*Request*.
Without altering anything, output the material below.

*Data excerpt*.
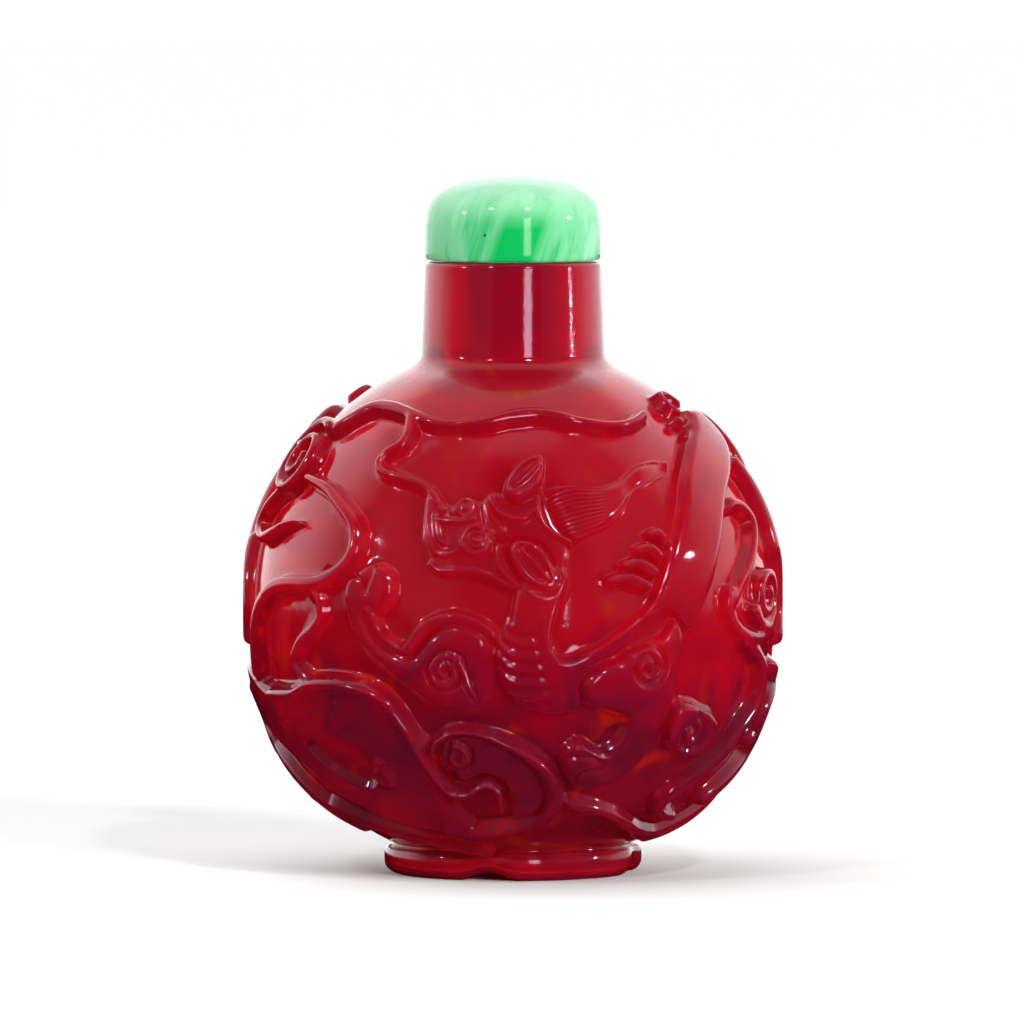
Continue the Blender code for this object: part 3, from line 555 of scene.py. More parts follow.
def bottom_scroll(c):
    """The large scroll low on the front: a plate inside a rim that widens to the right."""
    c.patch([(-18, 12.2), (-16, 13.9), (-8, 14), (-2.8, 13.4), (1.8, 12.4), (5.4, 11.3), (8, 9.8),
             (8.4, 8.2), (5.6, 7), (2, 6.7), (-1, 7.2), (-1.7, 8.2), (-2, 9.5), (-4.2, 10.3),
             (-7, 10.6), (-9.8, 10.2), (-12.4, 10), (-14.8, 10.5), (-16.8, 11.2)], 1.05, 0.4, moat=0.4)
    c.band([(-18.9, 12.5), (-18.2, 13.4), (-15.4, 14.2), (-11.8, 14.5), (-7, 14.3), (-2.5, 13.7),
            (2.5, 12.7), (6.8, 11.5), (9.6, 10.1), (11.3, 8.6), (10.2, 7.2), (6.5, 6.4), (1.5, 6),
            (-5, 5.7), (-13, 5.6), (-21, 5.9)],
           (0.25, 0.32, 0.36, 0.5, 0.72, 1.0, 0.85, 0.7, 0.65, 0.6), 1.6)
    c.groove([(-14.6, 10.8), (-16, 10.3), (-15.7, 9.6), (-13, 9.5), (-9.8, 10.2), (-7, 10.6),
              (-4.2, 10.3), (-2.1, 9.5), (-1.5, 8.2), (-1.1, 7.3)], 0.32, 0.9)
    c.band(spiral((-13, 12.3), 1.0, -1.1, 100), 0.4, 1.5, moat=0.2)


def right_clouds(c):
    """The clouds on the right: two curls, the straps that wrap them and a rosette."""
    c.band(spiral((71, 25.2), 2.9, 1.6, 200), (0.75, 0.6), 1.6)
    c.band([(54, 26), (53.3, 25), (54.5, 23.6), (58, 22.5), (65, 21.8), (74, 22)], 0.7, 1.4)
    c.band([(57, 33), (61.5, 33.4), (66, 33.1), (69.5, 31.9), (68, 30.6), (65, 29.2), (61.5, 27.9),
            (57.5, 26.6), (55, 25.2)], 0.75, 1.3)
    c.band([(60, 21.6), (65, 20.6), (70, 19), (72, 17.2), (70, 15.3), (66, 13.8), (63, 12.3),
            (59, 11), (53, 9.6), (48, 8.6), (46, 7.6), (49, 6.7), (56, 6.4)], (0.8, 0.9, 1.1, 0.7), 1.4)
    c.band([(70, 37.4), (76, 36.6), (81, 34.4), (84, 31.6), (84.5, 29.3)], (0.5, 1.0, 1.3, 1.2), 1.45)
    c.band(spiral((63, 41.6), 1.7, 1.2, 220), 0.5, 1.3)
    c.patch([(37.5, 13.8), (39, 16.4), (43.5, 16.7), (48, 16), (51.5, 15.6), (55.5, 14.2),
             (56.5, 12.7), (52, 11.7), (45, 11.8), (39.5, 12.8)], 1.3, 0.8, moat=0.3)
    c.groove(spiral((45, 13.9), 1.7, -1.3, 80), 0.4, 0.6)
    c.band([(16, 7.9), (24, 7.3), (31, 6.7), (38, 5.9), (46, 5.1), (58, 4.6)], 0.7, 1.2)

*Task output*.
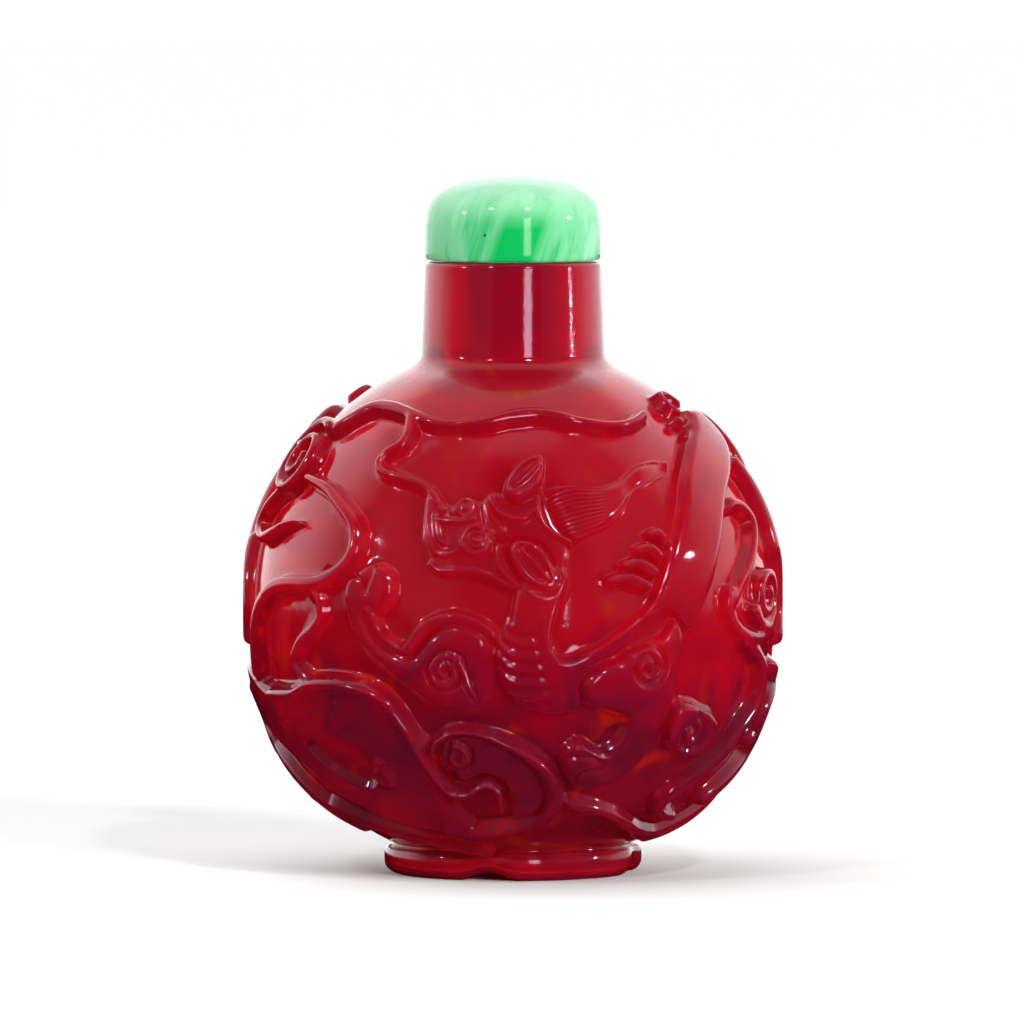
Continue the Blender code for this object: part 3, from line 555 of scene.py. More parts follow.
def bottom_scroll(c):
    """The large scroll low on the front: a plate inside a rim that widens to the right."""
    c.patch([(-18, 12.2), (-16, 13.9), (-8, 14), (-2.8, 13.4), (1.8, 12.4), (5.4, 11.3), (8, 9.8),
             (8.4, 8.2), (5.6, 7), (2, 6.7), (-1, 7.2), (-1.7, 8.2), (-2, 9.5), (-4.2, 10.3),
             (-7, 10.6), (-9.8, 10.2), (-12.4, 10), (-14.8, 10.5), (-16.8, 11.2)], 1.05, 0.4, moat=0.4)
    c.band([(-18.9, 12.5), (-18.2, 13.4), (-15.4, 14.2), (-11.8, 14.5), (-7, 14.3), (-2.5, 13.7),
            (2.5, 12.7), (6.8, 11.5), (9.6, 10.1), (11.3, 8.6), (10.2, 7.2), (6.5, 6.4), (1.5, 6),
            (-5, 5.7), (-13, 5.6), (-21, 5.9)],
           (0.25, 0.32, 0.36, 0.5, 0.72, 1.0, 0.85, 0.7, 0.65, 0.6), 1.6)
    c.groove([(-14.6, 10.8), (-16, 10.3), (-15.7, 9.6), (-13, 9.5), (-9.8, 10.2), (-7, 10.6),
              (-4.2, 10.3), (-2.1, 9.5), (-1.5, 8.2), (-1.1, 7.3)], 0.32, 0.9)
    c.band(spiral((-13, 12.3), 1.0, -1.1, 100), 0.4, 1.5, moat=0.2)


def right_clouds(c):
    """The clouds on the right: two curls, the straps that wrap them and a rosette."""
    c.band(spiral((71, 25.2), 2.9, 1.6, 200), (0.75, 0.6), 1.6)
    c.band([(54, 26), (53.3, 25), (54.5, 23.6), (58, 22.5), (65, 21.8), (74, 22)], 0.7, 1.4)
    c.band([(57, 33), (61.5, 33.4), (66, 33.1), (69.5, 31.9), (68, 30.6), (65, 29.2), (61.5, 27.9),
            (57.5, 26.6), (55, 25.2)], 0.75, 1.3)
    c.band([(60, 21.6), (65, 20.6), (70, 19), (72, 17.2), (70, 15.3), (66, 13.8), (63, 12.3),
            (59, 11), (53, 9.6), (48, 8.6), (46, 7.6), (49, 6.7), (56, 6.4)], (0.8, 0.9, 1.1, 0.7), 1.4)
    c.band([(70, 37.4), (76, 36.6), (81, 34.4), (84, 31.6), (84.5, 29.3)], (0.5, 1.0, 1.3, 1.2), 1.45)
    c.band(spiral((63, 41.6), 1.7, 1.2, 220), 0.5, 1.3)
    c.patch([(37.5, 13.8), (39, 16.4), (43.5, 16.7), (48, 16), (51.5, 15.6), (55.5, 14.2),
             (56.5, 12.7), (52, 11.7), (45, 11.8), (39.5, 12.8)], 1.3, 0.8, moat=0.3)
    c.groove(spiral((45, 13.9), 1.7, -1.3, 80), 0.4, 0.6)
    c.band([(16, 7.9), (24, 7.3), (31, 6.7), (38, 5.9), (46, 5.1), (58, 4.6)], 0.7, 1.2)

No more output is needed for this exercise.